The task:
Return all the data, word for word.

** Start of Information provided **

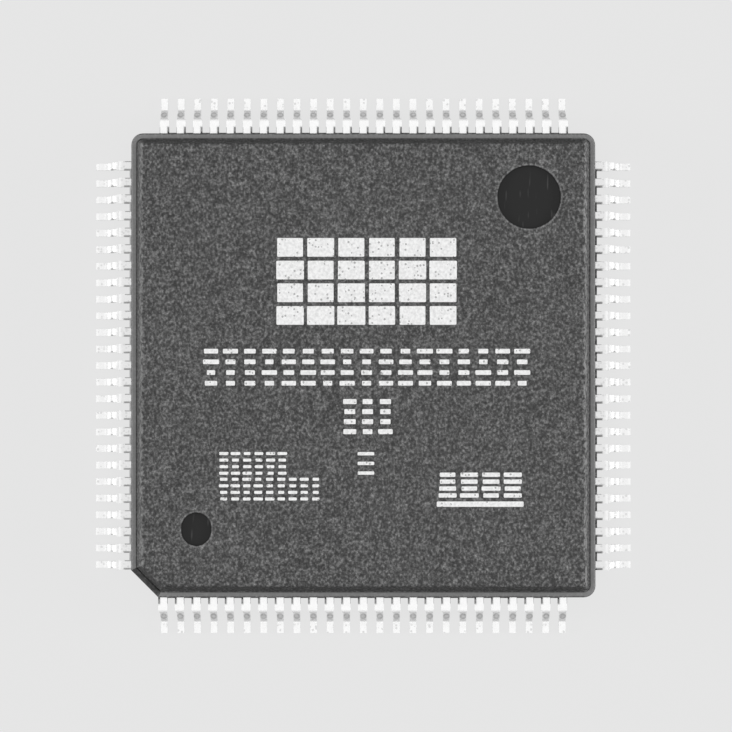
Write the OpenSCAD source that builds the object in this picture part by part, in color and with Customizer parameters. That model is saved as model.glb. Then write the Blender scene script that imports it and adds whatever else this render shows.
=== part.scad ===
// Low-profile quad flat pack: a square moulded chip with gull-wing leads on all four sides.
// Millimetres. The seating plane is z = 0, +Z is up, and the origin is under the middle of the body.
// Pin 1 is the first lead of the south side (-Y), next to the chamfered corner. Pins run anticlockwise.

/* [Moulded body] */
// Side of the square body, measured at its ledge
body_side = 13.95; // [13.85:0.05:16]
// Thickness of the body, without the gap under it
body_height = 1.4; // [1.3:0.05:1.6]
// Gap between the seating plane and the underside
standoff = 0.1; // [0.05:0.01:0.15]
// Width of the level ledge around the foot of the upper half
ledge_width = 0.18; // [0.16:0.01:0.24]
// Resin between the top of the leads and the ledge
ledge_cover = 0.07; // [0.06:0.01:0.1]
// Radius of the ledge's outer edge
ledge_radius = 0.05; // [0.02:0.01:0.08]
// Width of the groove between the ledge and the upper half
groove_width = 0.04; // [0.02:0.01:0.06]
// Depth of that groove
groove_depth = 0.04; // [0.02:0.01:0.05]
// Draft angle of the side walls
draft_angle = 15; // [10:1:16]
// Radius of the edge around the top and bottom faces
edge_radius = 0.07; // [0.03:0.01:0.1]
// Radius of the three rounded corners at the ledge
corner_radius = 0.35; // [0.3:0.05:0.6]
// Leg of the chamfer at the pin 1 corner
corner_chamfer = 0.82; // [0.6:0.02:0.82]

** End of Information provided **

Result below:
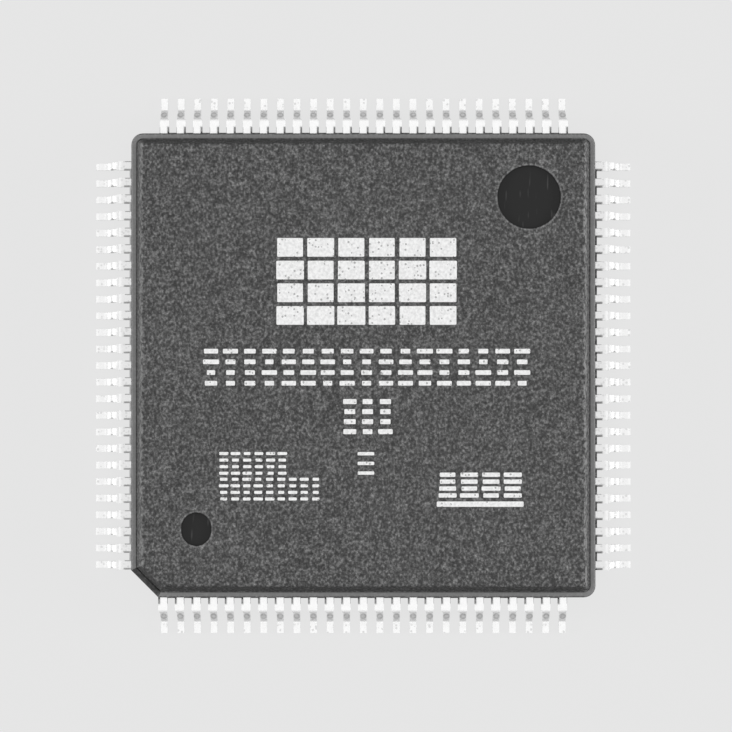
Write the OpenSCAD source that builds the object in this picture part by part, in color and with Customizer parameters. That model is saved as model.glb. Then write the Blender scene script that imports it and adds whatever else this render shows.
=== part.scad ===
// Low-profile quad flat pack: a square moulded chip with gull-wing leads on all four sides.
// Millimetres. The seating plane is z = 0, +Z is up, and the origin is under the middle of the body.
// Pin 1 is the first lead of the south side (-Y), next to the chamfered corner. Pins run anticlockwise.

/* [Moulded body] */
// Side of the square body, measured at its ledge
body_side = 13.95; // [13.85:0.05:16]
// Thickness of the body, without the gap under it
body_height = 1.4; // [1.3:0.05:1.6]
// Gap between the seating plane and the underside
standoff = 0.1; // [0.05:0.01:0.15]
// Width of the level ledge around the foot of the upper half
ledge_width = 0.18; // [0.16:0.01:0.24]
// Resin between the top of the leads and the ledge
ledge_cover = 0.07; // [0.06:0.01:0.1]
// Radius of the ledge's outer edge
ledge_radius = 0.05; // [0.02:0.01:0.08]
// Width of the groove between the ledge and the upper half
groove_width = 0.04; // [0.02:0.01:0.06]
// Depth of that groove
groove_depth = 0.04; // [0.02:0.01:0.05]
// Draft angle of the side walls
draft_angle = 15; // [10:1:16]
// Radius of the edge around the top and bottom faces
edge_radius = 0.07; // [0.03:0.01:0.1]
// Radius of the three rounded corners at the ledge
corner_radius = 0.35; // [0.3:0.05:0.6]
// Leg of the chamfer at the pin 1 corner
corner_chamfer = 0.82; // [0.6:0.02:0.82]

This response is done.